Given exercise - Locate the lines of the listing below that hold "axes", then copy each of them.

Structured object records

====================

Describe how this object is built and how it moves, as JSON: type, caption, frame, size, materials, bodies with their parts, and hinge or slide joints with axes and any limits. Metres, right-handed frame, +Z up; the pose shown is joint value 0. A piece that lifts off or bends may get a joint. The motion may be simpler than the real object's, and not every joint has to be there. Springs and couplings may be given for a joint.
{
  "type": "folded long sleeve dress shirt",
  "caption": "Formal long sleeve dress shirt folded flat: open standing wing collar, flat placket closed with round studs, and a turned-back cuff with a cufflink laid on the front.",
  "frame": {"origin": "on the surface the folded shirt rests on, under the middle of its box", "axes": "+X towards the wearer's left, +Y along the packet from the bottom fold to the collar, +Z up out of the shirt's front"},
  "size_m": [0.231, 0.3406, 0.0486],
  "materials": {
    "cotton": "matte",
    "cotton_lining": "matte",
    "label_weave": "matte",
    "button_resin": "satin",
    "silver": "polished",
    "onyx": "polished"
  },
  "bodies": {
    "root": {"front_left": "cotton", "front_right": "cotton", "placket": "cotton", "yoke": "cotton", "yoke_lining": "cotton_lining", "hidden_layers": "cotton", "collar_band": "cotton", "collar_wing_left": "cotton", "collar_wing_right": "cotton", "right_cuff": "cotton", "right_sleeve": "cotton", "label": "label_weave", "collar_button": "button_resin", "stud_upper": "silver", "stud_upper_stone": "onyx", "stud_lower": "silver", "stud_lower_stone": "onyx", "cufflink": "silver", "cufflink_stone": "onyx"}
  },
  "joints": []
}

====================

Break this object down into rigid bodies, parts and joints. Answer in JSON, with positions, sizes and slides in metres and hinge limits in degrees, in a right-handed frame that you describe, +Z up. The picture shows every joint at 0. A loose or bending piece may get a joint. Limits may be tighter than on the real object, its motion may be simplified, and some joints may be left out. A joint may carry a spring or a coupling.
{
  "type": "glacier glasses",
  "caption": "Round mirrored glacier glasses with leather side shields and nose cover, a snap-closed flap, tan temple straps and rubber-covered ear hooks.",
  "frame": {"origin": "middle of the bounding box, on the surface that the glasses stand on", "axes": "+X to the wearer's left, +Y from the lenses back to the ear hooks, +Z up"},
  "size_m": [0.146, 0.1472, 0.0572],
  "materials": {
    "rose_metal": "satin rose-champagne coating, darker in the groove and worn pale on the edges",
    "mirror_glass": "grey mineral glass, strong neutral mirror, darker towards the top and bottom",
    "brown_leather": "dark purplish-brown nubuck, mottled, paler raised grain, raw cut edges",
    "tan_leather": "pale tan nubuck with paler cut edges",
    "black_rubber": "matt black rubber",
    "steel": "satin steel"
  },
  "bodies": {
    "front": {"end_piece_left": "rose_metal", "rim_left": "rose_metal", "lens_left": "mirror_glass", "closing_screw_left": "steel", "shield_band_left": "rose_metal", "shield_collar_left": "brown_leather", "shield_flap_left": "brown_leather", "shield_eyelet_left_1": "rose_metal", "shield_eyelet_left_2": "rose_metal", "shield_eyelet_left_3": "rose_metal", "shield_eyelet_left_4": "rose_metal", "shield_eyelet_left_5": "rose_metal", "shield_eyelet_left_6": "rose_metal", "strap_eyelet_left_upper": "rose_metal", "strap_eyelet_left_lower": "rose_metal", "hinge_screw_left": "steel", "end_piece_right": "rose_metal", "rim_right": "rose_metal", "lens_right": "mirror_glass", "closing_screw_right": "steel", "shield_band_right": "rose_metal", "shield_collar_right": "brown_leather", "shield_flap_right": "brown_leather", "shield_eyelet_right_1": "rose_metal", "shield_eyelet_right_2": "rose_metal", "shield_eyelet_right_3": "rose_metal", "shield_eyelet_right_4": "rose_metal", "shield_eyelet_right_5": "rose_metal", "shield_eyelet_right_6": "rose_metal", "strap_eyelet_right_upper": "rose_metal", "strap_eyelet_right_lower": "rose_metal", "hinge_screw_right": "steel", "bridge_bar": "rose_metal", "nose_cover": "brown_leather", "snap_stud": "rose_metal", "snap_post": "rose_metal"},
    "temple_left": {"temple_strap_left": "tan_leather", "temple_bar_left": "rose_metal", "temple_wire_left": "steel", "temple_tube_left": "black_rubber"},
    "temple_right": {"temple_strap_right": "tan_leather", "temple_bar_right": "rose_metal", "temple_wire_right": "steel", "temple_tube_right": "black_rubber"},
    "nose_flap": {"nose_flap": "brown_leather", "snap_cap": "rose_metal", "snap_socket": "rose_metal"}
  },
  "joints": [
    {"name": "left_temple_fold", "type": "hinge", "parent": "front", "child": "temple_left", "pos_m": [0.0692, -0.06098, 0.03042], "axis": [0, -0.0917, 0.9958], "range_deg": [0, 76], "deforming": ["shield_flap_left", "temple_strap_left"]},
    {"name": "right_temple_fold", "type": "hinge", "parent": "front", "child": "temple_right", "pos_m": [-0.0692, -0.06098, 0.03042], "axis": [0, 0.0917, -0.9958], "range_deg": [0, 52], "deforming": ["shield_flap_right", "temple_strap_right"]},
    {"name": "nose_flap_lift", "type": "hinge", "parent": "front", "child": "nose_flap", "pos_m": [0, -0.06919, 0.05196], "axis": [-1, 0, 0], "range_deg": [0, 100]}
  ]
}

====================

Answer for the task -
Describe how this object is built and how it moves, as JSON: type, caption, frame, size, materials, bodies with their parts, and hinge or slide joints with axes and any limits. Metres, right-handed frame, +Z up; the pose shown is joint value 0. A piece that lifts off or bends may get a joint. The motion may be simpler than the real object's, and not every joint has to be there. Springs and couplings may be given for a joint.
  "frame": {"origin": "on the surface the folded shirt rests on, under the middle of its box", "axes": "+X towards the wearer's left, +Y along the packet from the bottom fold to the collar, +Z up out of the shirt's front"},
  "frame": {"origin": "middle of the bounding box, on the surface that the glasses stand on", "axes": "+X to the wearer's left, +Y from the lenses back to the ear hooks, +Z up"},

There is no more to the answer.